-------- TASK MATERIAL --------
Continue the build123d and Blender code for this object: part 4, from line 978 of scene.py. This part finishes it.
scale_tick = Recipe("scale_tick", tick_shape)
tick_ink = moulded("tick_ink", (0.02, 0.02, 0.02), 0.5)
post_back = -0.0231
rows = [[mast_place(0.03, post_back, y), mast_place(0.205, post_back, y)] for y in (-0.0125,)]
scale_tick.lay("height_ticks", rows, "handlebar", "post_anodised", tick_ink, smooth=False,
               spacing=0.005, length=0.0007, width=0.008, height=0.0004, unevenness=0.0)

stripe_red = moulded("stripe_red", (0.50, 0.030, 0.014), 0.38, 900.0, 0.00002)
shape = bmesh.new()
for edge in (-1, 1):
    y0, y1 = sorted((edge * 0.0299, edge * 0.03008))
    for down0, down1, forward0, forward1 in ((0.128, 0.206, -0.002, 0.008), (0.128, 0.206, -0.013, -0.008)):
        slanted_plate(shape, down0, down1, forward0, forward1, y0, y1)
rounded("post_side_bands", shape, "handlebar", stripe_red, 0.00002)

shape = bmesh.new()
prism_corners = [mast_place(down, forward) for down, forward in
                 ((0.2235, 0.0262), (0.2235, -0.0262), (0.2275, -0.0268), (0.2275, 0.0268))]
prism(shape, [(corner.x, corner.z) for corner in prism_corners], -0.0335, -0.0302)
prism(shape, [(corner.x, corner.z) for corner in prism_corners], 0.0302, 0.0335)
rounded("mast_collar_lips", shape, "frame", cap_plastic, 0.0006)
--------
-------- TASK MATERIAL --------
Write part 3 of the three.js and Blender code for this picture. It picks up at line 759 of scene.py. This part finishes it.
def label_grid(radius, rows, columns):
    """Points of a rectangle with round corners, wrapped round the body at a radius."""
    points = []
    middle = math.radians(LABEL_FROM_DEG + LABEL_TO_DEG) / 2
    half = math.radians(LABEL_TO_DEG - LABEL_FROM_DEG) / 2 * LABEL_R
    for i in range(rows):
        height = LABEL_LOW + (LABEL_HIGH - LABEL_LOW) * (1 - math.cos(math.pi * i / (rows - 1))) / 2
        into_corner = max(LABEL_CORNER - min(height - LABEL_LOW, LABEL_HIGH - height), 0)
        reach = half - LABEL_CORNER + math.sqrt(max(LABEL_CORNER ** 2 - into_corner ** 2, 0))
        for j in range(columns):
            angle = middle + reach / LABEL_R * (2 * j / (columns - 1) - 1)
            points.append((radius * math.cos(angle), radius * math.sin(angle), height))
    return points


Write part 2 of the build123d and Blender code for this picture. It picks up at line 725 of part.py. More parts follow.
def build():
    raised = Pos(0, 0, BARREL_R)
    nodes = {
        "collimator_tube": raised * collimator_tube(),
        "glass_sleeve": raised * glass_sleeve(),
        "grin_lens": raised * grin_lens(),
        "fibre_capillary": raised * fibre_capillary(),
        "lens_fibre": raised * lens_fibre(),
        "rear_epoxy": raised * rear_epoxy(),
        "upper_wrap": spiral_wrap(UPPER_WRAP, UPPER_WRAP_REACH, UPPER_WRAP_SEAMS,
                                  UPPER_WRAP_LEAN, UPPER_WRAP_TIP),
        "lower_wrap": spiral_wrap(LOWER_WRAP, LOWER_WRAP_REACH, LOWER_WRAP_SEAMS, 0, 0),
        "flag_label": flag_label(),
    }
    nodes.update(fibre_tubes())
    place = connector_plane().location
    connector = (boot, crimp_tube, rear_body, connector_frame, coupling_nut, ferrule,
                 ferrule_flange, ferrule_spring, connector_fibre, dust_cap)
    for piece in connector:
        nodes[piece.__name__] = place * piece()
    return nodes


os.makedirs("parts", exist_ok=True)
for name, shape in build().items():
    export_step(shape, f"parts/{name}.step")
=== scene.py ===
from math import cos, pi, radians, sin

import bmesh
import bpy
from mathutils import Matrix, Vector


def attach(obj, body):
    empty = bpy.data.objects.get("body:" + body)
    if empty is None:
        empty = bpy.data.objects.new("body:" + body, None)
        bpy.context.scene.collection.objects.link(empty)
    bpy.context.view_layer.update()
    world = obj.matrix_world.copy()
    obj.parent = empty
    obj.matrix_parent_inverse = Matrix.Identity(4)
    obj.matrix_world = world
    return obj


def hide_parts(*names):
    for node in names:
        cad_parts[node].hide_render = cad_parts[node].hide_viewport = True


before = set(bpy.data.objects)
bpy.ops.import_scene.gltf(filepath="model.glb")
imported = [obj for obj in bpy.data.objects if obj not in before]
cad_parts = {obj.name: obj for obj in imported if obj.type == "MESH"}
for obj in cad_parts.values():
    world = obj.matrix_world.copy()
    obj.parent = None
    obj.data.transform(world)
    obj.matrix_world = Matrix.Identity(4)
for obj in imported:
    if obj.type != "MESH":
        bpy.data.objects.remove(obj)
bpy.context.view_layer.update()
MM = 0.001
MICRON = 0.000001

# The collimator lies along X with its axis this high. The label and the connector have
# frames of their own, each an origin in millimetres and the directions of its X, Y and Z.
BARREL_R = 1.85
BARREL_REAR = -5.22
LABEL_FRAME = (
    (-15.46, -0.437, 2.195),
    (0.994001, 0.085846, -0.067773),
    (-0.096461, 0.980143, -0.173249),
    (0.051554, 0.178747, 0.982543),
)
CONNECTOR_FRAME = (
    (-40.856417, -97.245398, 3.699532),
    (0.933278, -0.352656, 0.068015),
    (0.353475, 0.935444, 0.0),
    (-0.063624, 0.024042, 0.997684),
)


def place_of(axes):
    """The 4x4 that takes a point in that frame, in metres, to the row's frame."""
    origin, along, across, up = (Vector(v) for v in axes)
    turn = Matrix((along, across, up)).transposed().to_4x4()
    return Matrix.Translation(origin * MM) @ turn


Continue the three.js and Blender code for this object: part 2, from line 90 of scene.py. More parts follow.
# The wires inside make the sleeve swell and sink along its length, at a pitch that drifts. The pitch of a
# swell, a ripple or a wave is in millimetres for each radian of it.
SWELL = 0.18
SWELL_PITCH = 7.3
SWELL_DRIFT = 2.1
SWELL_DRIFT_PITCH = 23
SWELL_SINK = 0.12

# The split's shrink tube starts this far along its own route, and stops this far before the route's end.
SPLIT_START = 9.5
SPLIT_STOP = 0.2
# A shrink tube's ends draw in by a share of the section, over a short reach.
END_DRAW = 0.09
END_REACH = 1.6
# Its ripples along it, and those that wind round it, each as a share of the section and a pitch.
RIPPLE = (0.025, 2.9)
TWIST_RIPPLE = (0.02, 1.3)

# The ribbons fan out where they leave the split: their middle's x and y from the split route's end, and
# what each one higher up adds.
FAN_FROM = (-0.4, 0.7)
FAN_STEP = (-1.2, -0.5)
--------
§ **THE PROBLEM**
Extract, word for word, the line containing "return nodes", the line containing "MICRON = 0.000001", and every line between them.

§ **SOLUTION TO THE PROBLEM**
    return nodes


os.makedirs("parts", exist_ok=True)
for name, shape in build().items():
    export_step(shape, f"parts/{name}.step")
=== scene.py ===
from math import cos, pi, radians, sin

import bmesh
import bpy
from mathutils import Matrix, Vector


def attach(obj, body):
    empty = bpy.data.objects.get("body:" + body)
    if empty is None:
        empty = bpy.data.objects.new("body:" + body, None)
        bpy.context.scene.collection.objects.link(empty)
    bpy.context.view_layer.update()
    world = obj.matrix_world.copy()
    obj.parent = empty
    obj.matrix_parent_inverse = Matrix.Identity(4)
    obj.matrix_world = world
    return obj


def hide_parts(*names):
    for node in names:
        cad_parts[node].hide_render = cad_parts[node].hide_viewport = True


before = set(bpy.data.objects)
bpy.ops.import_scene.gltf(filepath="model.glb")
imported = [obj for obj in bpy.data.objects if obj not in before]
cad_parts = {obj.name: obj for obj in imported if obj.type == "MESH"}
for obj in cad_parts.values():
    world = obj.matrix_world.copy()
    obj.parent = None
    obj.data.transform(world)
    obj.matrix_world = Matrix.Identity(4)
for obj in imported:
    if obj.type != "MESH":
        bpy.data.objects.remove(obj)
bpy.context.view_layer.update()
MM = 0.001
MICRON = 0.000001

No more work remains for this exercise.